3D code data
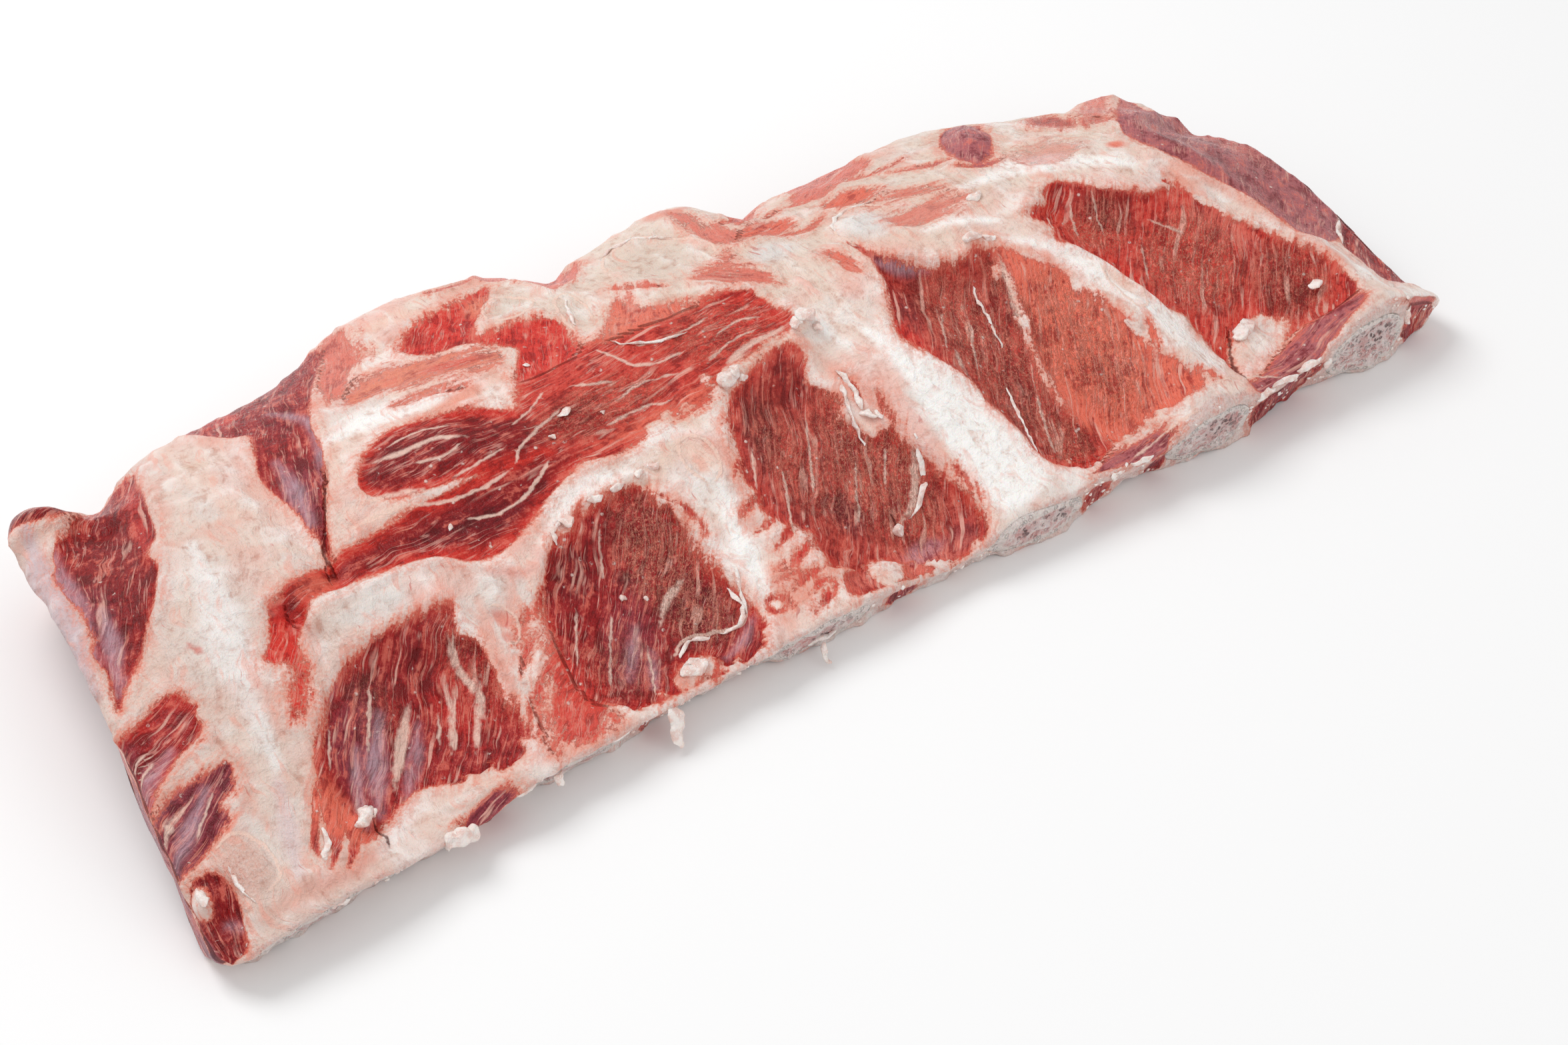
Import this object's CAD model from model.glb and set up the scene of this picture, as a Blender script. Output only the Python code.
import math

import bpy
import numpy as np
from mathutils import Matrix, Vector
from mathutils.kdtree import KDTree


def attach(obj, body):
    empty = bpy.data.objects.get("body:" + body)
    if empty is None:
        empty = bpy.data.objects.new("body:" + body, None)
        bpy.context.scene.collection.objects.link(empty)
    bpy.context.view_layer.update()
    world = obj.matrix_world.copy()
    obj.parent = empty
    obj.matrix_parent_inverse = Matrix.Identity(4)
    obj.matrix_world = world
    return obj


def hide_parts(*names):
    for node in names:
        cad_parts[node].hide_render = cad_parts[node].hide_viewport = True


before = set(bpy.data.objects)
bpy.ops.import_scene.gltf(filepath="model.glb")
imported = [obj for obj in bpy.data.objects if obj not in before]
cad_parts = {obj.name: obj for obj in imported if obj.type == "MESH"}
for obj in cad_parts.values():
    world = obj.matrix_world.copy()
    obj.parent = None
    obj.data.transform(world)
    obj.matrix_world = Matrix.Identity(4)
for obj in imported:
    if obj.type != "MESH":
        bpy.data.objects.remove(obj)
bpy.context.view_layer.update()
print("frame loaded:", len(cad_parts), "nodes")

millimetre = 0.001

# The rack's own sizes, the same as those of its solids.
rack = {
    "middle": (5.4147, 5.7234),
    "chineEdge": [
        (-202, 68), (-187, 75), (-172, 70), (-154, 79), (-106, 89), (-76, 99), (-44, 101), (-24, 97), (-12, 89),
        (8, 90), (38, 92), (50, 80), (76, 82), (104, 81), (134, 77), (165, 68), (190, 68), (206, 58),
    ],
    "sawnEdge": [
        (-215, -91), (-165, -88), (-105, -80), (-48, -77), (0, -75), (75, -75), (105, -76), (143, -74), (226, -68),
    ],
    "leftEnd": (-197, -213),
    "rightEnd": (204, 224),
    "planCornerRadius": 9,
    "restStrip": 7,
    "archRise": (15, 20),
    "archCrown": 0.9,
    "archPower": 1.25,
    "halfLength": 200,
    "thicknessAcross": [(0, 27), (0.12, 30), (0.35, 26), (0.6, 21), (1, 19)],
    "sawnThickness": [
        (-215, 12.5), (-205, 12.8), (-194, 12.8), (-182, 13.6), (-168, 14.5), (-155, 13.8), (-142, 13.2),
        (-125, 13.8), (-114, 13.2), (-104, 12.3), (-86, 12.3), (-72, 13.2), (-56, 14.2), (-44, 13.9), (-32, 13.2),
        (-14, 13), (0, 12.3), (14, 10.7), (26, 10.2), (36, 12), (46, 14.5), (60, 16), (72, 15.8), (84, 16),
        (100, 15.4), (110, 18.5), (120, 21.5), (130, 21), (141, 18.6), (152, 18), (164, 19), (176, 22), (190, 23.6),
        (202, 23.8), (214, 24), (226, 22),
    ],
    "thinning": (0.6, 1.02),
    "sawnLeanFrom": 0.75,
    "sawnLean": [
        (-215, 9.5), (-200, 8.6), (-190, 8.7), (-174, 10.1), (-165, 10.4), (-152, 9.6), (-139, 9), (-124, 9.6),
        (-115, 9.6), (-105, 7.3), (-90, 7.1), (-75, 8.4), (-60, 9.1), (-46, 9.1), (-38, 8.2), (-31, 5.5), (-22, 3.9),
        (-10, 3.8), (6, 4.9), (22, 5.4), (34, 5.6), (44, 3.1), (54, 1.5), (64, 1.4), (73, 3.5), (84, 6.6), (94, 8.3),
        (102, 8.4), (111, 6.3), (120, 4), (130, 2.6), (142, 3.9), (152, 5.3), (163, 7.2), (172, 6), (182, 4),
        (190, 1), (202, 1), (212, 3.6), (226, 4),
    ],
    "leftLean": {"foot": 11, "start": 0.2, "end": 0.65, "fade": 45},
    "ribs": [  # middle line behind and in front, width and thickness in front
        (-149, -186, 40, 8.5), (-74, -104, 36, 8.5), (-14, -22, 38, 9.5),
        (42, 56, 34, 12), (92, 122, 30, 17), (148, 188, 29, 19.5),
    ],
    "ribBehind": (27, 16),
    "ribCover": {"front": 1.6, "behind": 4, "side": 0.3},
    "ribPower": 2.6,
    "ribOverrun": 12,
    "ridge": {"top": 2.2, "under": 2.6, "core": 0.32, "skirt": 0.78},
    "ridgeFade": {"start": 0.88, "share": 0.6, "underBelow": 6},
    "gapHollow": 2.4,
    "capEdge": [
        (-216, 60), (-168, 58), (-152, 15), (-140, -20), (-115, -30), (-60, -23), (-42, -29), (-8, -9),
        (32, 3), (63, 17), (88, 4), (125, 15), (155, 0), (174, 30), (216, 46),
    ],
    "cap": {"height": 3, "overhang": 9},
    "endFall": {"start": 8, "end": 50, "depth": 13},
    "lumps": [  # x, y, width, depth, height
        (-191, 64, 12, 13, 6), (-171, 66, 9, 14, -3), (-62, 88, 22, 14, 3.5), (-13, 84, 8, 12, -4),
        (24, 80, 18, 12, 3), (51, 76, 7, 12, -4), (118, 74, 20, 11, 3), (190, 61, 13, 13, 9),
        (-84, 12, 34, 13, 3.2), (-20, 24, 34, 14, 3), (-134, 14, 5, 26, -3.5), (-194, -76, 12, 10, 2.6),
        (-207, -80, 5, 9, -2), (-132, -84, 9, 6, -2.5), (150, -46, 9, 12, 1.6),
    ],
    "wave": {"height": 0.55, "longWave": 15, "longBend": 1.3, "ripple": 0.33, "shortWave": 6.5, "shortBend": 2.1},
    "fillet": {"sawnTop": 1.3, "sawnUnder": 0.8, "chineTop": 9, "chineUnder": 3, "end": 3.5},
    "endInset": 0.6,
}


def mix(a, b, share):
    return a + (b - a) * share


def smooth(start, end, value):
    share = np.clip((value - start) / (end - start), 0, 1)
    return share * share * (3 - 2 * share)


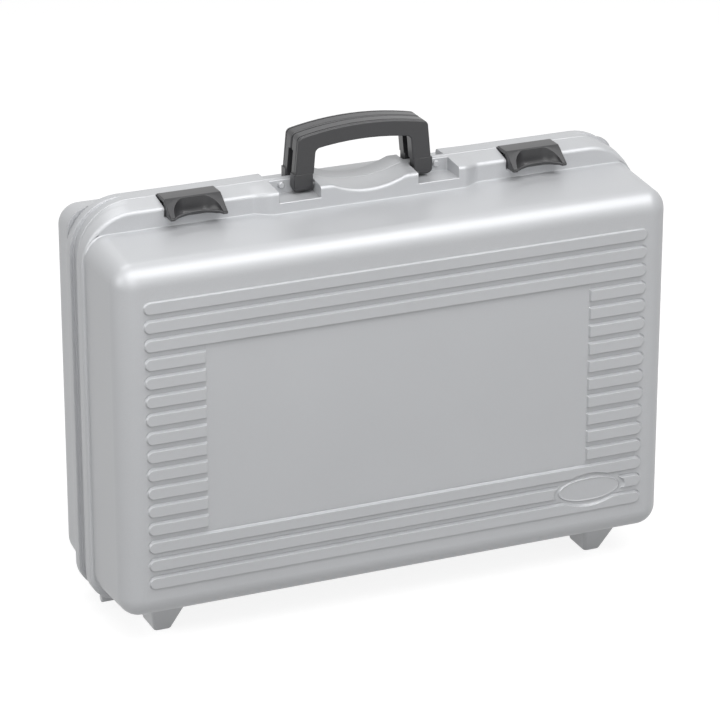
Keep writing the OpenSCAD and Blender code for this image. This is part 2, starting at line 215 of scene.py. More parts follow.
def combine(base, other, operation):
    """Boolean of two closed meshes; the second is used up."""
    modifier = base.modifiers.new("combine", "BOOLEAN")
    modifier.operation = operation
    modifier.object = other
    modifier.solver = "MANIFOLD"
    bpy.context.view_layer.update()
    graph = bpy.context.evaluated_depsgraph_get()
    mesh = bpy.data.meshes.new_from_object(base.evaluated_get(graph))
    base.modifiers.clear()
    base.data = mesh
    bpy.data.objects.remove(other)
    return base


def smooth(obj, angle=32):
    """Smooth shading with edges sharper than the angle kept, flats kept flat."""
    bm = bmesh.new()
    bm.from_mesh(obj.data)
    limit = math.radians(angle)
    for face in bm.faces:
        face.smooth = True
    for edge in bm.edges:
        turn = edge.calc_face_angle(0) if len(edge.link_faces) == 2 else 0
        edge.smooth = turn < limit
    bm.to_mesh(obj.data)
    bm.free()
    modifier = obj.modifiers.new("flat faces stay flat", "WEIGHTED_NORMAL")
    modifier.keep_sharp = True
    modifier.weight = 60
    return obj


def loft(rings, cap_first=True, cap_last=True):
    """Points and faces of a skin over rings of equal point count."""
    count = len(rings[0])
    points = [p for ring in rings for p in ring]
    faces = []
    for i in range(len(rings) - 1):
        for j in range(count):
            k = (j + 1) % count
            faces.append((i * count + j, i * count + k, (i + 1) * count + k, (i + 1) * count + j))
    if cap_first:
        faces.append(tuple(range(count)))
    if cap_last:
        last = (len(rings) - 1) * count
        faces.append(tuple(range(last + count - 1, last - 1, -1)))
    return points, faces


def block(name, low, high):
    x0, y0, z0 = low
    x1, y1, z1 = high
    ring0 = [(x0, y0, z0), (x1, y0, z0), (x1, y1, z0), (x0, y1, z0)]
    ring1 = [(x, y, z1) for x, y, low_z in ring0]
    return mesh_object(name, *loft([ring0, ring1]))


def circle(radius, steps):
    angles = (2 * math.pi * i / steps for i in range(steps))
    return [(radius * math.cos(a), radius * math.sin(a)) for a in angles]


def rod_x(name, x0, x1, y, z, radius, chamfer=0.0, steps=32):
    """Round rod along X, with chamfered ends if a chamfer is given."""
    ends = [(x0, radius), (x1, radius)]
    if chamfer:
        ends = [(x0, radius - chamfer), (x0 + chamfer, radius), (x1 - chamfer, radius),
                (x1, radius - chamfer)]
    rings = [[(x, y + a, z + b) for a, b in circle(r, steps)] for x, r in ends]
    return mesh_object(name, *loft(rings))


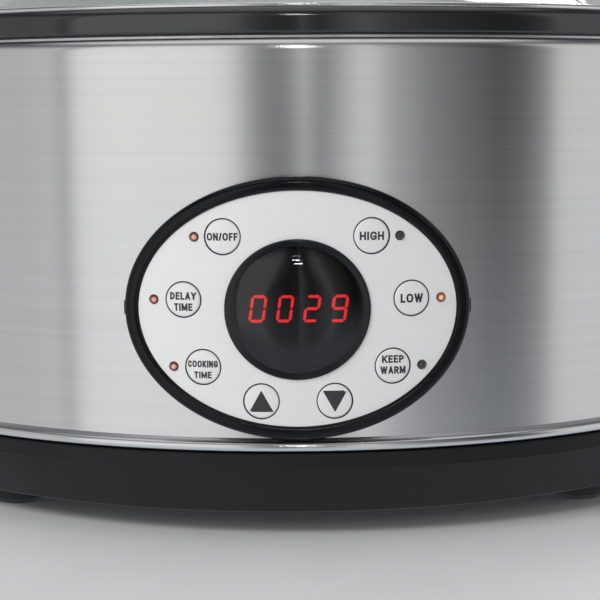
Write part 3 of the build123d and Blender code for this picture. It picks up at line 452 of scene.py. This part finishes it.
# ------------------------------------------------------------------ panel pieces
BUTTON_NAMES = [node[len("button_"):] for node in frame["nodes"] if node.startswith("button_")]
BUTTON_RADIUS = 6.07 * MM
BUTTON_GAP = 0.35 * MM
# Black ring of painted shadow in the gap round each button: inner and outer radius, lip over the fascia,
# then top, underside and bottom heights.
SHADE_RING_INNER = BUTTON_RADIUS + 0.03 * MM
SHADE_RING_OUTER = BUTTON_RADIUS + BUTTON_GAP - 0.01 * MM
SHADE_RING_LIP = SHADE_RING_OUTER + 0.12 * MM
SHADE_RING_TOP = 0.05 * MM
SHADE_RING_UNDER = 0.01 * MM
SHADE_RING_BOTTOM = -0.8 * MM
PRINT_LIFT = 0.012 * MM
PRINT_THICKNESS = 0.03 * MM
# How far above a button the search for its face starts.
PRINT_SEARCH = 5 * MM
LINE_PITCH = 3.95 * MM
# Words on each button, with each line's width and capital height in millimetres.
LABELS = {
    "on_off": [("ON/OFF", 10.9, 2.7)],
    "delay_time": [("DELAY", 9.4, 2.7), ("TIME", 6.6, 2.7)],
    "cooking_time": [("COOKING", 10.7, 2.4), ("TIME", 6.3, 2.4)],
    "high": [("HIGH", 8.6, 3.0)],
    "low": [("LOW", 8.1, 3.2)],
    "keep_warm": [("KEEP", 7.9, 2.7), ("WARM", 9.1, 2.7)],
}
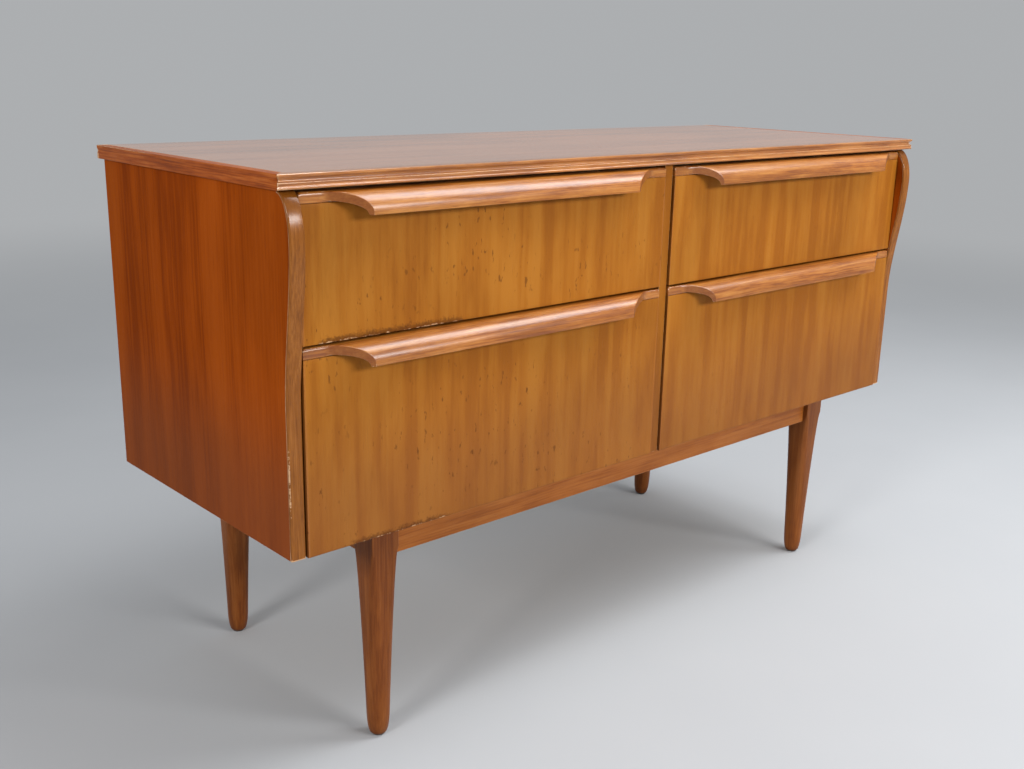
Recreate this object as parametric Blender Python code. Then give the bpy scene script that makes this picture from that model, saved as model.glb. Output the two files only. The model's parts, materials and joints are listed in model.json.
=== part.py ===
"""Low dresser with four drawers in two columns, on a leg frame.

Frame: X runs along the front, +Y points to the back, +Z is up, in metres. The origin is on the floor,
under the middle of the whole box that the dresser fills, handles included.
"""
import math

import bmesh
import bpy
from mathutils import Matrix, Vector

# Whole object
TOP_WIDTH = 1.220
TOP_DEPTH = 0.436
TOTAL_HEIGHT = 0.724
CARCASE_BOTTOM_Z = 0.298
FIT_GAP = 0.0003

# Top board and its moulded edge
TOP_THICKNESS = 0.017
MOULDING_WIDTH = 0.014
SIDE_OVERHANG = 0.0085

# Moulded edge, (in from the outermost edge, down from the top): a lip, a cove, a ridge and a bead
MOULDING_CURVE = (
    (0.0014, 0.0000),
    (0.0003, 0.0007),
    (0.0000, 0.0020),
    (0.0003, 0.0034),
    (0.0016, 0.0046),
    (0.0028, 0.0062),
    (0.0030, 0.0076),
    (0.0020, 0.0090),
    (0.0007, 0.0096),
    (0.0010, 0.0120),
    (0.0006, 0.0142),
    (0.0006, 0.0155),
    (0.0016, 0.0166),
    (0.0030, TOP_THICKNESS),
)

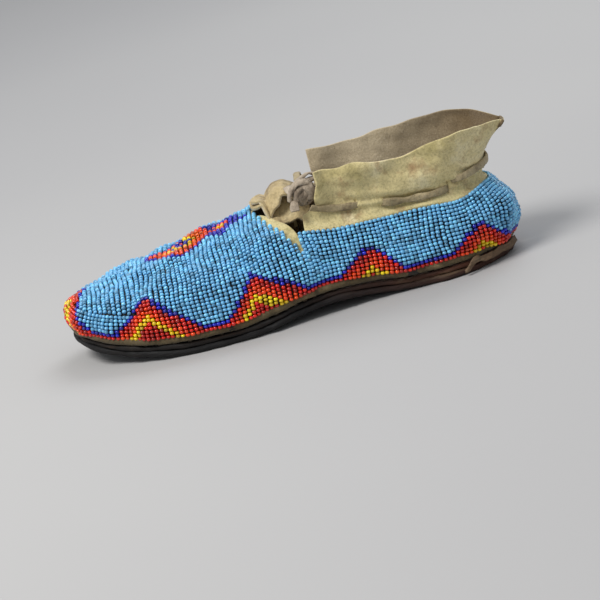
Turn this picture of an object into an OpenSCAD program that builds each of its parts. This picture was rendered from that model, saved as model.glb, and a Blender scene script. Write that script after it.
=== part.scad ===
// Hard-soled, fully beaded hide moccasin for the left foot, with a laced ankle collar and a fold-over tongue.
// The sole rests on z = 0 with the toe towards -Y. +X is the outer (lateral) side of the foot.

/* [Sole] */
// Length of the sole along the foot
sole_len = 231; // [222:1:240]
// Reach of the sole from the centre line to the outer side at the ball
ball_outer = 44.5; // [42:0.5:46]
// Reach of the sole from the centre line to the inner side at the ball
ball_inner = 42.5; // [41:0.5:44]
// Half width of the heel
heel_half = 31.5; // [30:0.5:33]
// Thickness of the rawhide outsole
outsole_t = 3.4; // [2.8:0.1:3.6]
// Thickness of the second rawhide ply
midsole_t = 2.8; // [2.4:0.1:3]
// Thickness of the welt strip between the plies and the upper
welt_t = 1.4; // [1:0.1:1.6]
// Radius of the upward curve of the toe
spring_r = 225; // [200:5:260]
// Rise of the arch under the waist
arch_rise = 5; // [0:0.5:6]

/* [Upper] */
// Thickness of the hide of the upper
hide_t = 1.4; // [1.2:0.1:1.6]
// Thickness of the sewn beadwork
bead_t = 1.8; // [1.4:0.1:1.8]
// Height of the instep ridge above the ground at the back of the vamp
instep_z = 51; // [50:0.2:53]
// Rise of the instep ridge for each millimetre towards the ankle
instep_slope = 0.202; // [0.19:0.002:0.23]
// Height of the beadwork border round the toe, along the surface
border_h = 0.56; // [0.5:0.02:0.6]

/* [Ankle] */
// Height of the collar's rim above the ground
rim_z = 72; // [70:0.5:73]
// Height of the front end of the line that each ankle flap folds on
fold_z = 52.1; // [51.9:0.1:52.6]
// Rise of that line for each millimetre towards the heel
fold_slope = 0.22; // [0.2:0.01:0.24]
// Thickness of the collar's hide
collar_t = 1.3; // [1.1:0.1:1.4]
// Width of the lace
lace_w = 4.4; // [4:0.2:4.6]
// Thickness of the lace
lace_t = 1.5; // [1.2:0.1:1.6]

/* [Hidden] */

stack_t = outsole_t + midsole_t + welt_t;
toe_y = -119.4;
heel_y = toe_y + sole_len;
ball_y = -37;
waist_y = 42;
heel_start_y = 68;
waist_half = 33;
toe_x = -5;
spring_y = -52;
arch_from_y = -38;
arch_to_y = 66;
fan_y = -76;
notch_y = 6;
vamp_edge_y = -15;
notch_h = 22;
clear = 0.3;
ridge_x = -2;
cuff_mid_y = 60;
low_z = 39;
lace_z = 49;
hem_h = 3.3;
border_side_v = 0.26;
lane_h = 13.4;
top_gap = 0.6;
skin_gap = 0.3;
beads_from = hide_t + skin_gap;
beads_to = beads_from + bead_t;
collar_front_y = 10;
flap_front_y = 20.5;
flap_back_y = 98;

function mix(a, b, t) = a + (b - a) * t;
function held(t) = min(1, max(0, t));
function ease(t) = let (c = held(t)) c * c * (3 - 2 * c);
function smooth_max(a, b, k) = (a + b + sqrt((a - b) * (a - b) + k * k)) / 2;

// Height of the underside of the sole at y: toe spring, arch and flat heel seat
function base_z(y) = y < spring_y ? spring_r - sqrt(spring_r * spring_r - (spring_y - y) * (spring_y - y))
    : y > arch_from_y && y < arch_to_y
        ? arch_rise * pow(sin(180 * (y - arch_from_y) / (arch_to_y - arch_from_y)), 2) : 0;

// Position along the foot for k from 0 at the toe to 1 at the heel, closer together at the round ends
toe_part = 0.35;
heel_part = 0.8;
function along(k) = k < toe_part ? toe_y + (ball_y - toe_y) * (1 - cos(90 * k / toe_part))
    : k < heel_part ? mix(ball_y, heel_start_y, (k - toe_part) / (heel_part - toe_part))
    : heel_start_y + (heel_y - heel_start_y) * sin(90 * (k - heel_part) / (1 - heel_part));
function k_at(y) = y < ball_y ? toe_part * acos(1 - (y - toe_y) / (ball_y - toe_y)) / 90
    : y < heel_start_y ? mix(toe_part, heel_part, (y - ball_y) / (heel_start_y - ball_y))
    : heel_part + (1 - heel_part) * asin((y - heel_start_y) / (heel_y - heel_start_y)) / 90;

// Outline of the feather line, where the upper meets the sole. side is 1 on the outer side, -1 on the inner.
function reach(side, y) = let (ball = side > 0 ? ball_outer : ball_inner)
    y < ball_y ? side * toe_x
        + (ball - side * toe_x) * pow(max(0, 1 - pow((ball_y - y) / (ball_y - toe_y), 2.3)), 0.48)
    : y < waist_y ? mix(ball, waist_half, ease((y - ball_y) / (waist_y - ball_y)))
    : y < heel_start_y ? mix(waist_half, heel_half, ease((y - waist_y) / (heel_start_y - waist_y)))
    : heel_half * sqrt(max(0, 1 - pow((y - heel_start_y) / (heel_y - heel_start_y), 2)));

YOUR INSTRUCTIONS
Within the listing above, the range opens at the line with "Write part 3" and closes at the line with "a leg frame.". Reproduce exactly the lines of that range, including both ends.

RESPONSE
Write part 3 of the build123d and Blender code for this picture. It picks up at line 452 of scene.py. This part finishes it.
# ------------------------------------------------------------------ panel pieces
BUTTON_NAMES = [node[len("button_"):] for node in frame["nodes"] if node.startswith("button_")]
BUTTON_RADIUS = 6.07 * MM
BUTTON_GAP = 0.35 * MM
# Black ring of painted shadow in the gap round each button: inner and outer radius, lip over the fascia,
# then top, underside and bottom heights.
SHADE_RING_INNER = BUTTON_RADIUS + 0.03 * MM
SHADE_RING_OUTER = BUTTON_RADIUS + BUTTON_GAP - 0.01 * MM
SHADE_RING_LIP = SHADE_RING_OUTER + 0.12 * MM
SHADE_RING_TOP = 0.05 * MM
SHADE_RING_UNDER = 0.01 * MM
SHADE_RING_BOTTOM = -0.8 * MM
PRINT_LIFT = 0.012 * MM
PRINT_THICKNESS = 0.03 * MM
# How far above a button the search for its face starts.
PRINT_SEARCH = 5 * MM
LINE_PITCH = 3.95 * MM
# Words on each button, with each line's width and capital height in millimetres.
LABELS = {
    "on_off": [("ON/OFF", 10.9, 2.7)],
    "delay_time": [("DELAY", 9.4, 2.7), ("TIME", 6.6, 2.7)],
    "cooking_time": [("COOKING", 10.7, 2.4), ("TIME", 6.3, 2.4)],
    "high": [("HIGH", 8.6, 3.0)],
    "low": [("LOW", 8.1, 3.2)],
    "keep_warm": [("KEEP", 7.9, 2.7), ("WARM", 9.1, 2.7)],
}
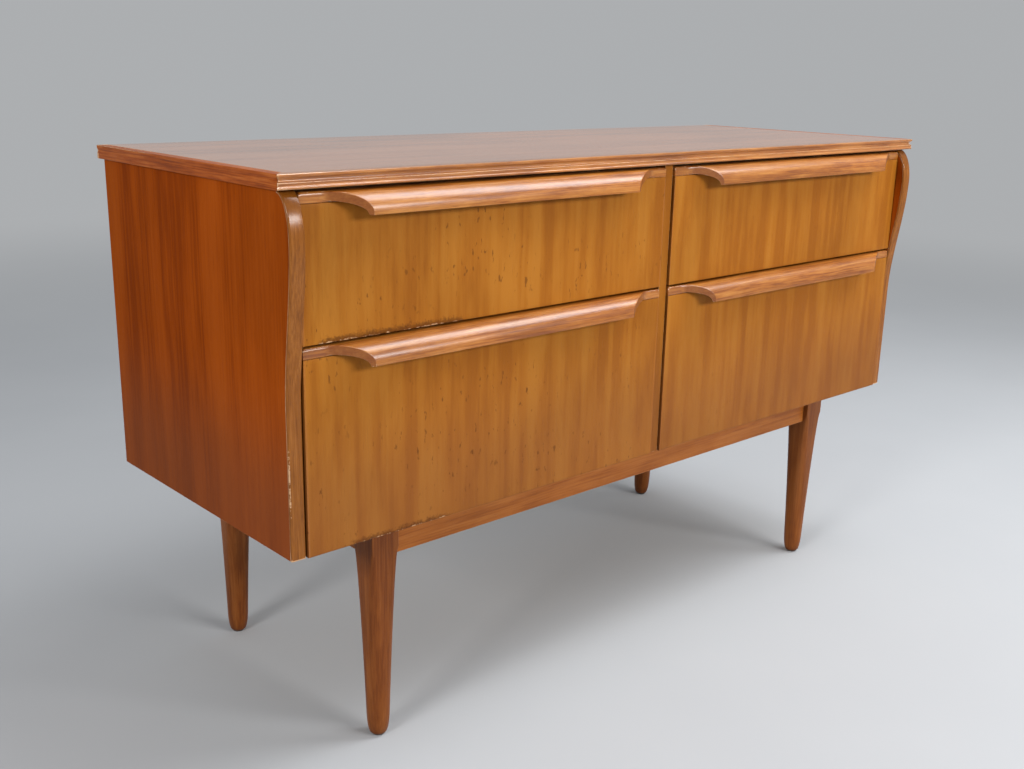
Recreate this object as parametric Blender Python code. Then give the bpy scene script that makes this picture from that model, saved as model.glb. Output the two files only. The model's parts, materials and joints are listed in model.json.
=== part.py ===
"""Low dresser with four drawers in two columns, on a leg frame.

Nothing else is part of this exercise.